● **Task to carry out**:
Copy down all of the data underneath, exactly as shown.
--- START ---
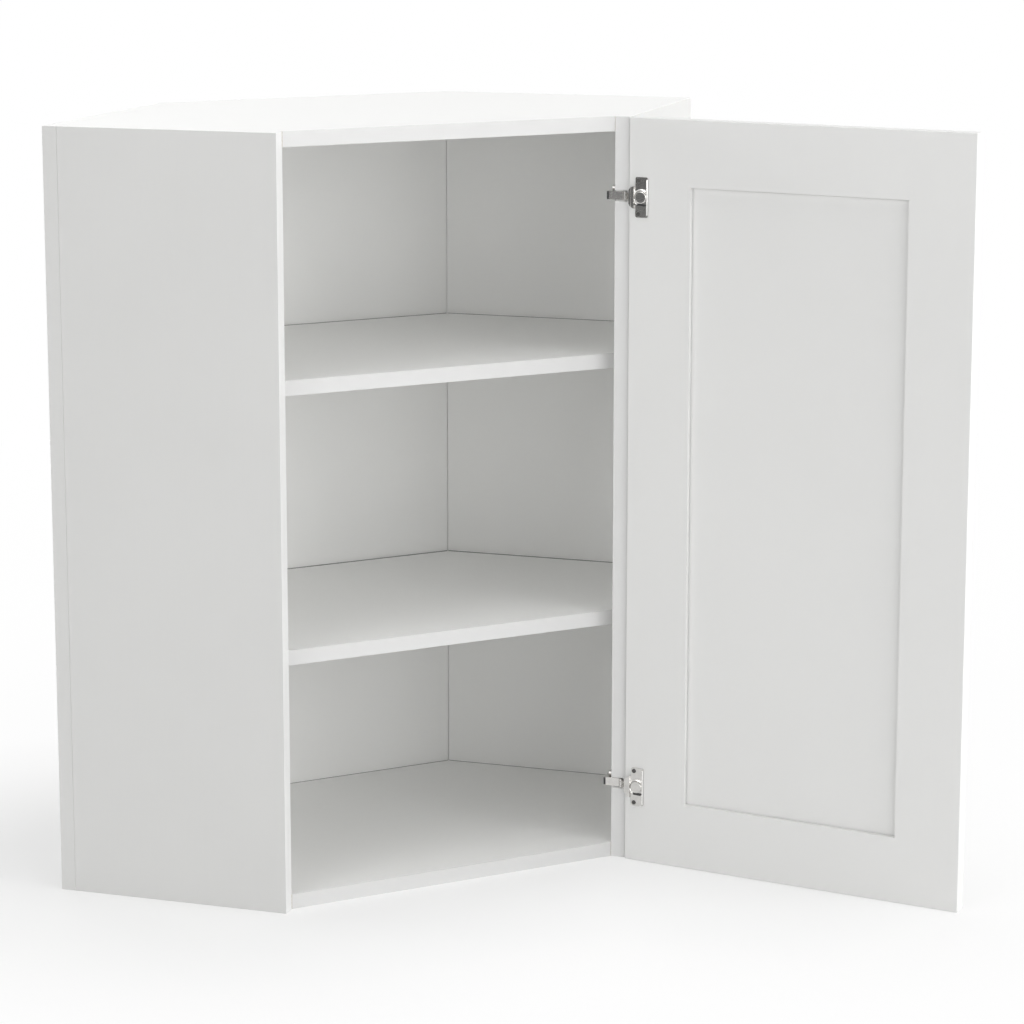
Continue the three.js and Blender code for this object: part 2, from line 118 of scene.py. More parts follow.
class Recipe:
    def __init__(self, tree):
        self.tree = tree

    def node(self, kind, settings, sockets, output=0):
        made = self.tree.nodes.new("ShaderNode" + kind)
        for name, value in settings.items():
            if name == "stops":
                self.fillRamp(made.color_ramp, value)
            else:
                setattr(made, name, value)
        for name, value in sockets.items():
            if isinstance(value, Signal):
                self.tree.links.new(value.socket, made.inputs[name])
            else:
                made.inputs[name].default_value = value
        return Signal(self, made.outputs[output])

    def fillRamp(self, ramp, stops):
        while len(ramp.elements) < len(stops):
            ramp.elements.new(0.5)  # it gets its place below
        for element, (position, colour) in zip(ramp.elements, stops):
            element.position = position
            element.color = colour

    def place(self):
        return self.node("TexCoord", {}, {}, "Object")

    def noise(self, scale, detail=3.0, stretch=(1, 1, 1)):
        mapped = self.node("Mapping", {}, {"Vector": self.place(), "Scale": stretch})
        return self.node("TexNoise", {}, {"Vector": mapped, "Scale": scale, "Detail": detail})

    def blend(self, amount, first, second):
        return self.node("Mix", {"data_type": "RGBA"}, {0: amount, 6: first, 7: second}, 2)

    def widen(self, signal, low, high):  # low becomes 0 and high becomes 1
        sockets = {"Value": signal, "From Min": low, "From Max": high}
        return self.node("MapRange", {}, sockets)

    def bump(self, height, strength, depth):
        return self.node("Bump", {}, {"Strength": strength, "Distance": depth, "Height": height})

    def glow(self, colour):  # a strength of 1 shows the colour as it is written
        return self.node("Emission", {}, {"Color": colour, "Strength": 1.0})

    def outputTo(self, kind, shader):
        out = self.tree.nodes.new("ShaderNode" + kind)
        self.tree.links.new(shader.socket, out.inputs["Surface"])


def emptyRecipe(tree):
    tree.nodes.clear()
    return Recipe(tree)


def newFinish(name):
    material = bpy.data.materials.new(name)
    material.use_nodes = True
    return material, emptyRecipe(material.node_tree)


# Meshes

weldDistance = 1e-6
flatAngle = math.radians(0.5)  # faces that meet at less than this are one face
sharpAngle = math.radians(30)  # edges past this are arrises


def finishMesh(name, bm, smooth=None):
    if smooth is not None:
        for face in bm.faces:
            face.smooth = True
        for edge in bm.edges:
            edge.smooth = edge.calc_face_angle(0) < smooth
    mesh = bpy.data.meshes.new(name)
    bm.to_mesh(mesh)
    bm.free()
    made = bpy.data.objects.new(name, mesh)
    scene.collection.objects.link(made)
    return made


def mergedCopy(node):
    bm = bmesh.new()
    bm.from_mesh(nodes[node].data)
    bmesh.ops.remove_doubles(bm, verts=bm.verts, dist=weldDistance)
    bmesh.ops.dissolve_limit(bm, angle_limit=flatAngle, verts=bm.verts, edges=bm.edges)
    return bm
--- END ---
● **Full output**:
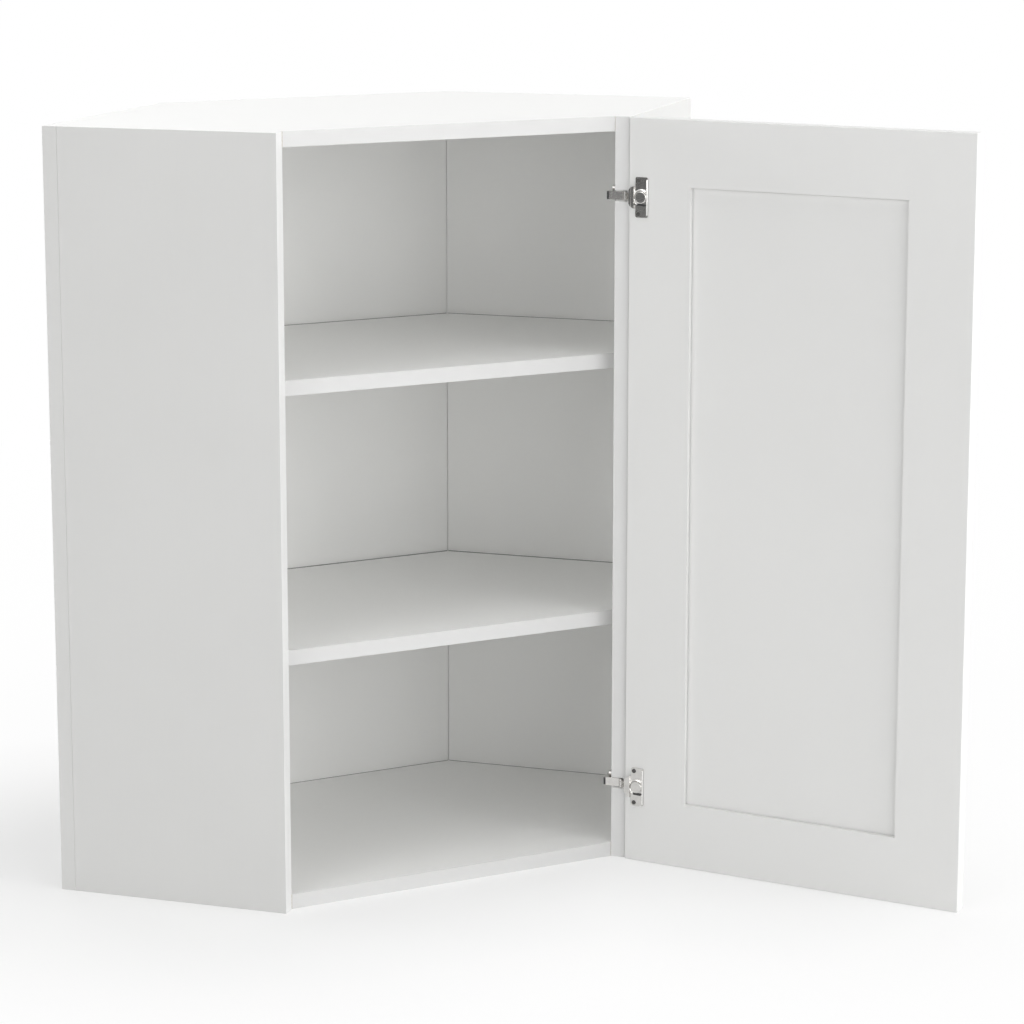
Continue the three.js and Blender code for this object: part 2, from line 118 of scene.py. More parts follow.
class Recipe:
    def __init__(self, tree):
        self.tree = tree

    def node(self, kind, settings, sockets, output=0):
        made = self.tree.nodes.new("ShaderNode" + kind)
        for name, value in settings.items():
            if name == "stops":
                self.fillRamp(made.color_ramp, value)
            else:
                setattr(made, name, value)
        for name, value in sockets.items():
            if isinstance(value, Signal):
                self.tree.links.new(value.socket, made.inputs[name])
            else:
                made.inputs[name].default_value = value
        return Signal(self, made.outputs[output])

    def fillRamp(self, ramp, stops):
        while len(ramp.elements) < len(stops):
            ramp.elements.new(0.5)  # it gets its place below
        for element, (position, colour) in zip(ramp.elements, stops):
            element.position = position
            element.color = colour

    def place(self):
        return self.node("TexCoord", {}, {}, "Object")

    def noise(self, scale, detail=3.0, stretch=(1, 1, 1)):
        mapped = self.node("Mapping", {}, {"Vector": self.place(), "Scale": stretch})
        return self.node("TexNoise", {}, {"Vector": mapped, "Scale": scale, "Detail": detail})

    def blend(self, amount, first, second):
        return self.node("Mix", {"data_type": "RGBA"}, {0: amount, 6: first, 7: second}, 2)

    def widen(self, signal, low, high):  # low becomes 0 and high becomes 1
        sockets = {"Value": signal, "From Min": low, "From Max": high}
        return self.node("MapRange", {}, sockets)

    def bump(self, height, strength, depth):
        return self.node("Bump", {}, {"Strength": strength, "Distance": depth, "Height": height})

    def glow(self, colour):  # a strength of 1 shows the colour as it is written
        return self.node("Emission", {}, {"Color": colour, "Strength": 1.0})

    def outputTo(self, kind, shader):
        out = self.tree.nodes.new("ShaderNode" + kind)
        self.tree.links.new(shader.socket, out.inputs["Surface"])


def emptyRecipe(tree):
    tree.nodes.clear()
    return Recipe(tree)


def newFinish(name):
    material = bpy.data.materials.new(name)
    material.use_nodes = True
    return material, emptyRecipe(material.node_tree)


# Meshes

weldDistance = 1e-6
flatAngle = math.radians(0.5)  # faces that meet at less than this are one face
sharpAngle = math.radians(30)  # edges past this are arrises


def finishMesh(name, bm, smooth=None):
    if smooth is not None:
        for face in bm.faces:
            face.smooth = True
        for edge in bm.edges:
            edge.smooth = edge.calc_face_angle(0) < smooth
    mesh = bpy.data.meshes.new(name)
    bm.to_mesh(mesh)
    bm.free()
    made = bpy.data.objects.new(name, mesh)
    scene.collection.objects.link(made)
    return made


def mergedCopy(node):
    bm = bmesh.new()
    bm.from_mesh(nodes[node].data)
    bmesh.ops.remove_doubles(bm, verts=bm.verts, dist=weldDistance)
    bmesh.ops.dissolve_limit(bm, angle_limit=flatAngle, verts=bm.verts, edges=bm.edges)
    return bm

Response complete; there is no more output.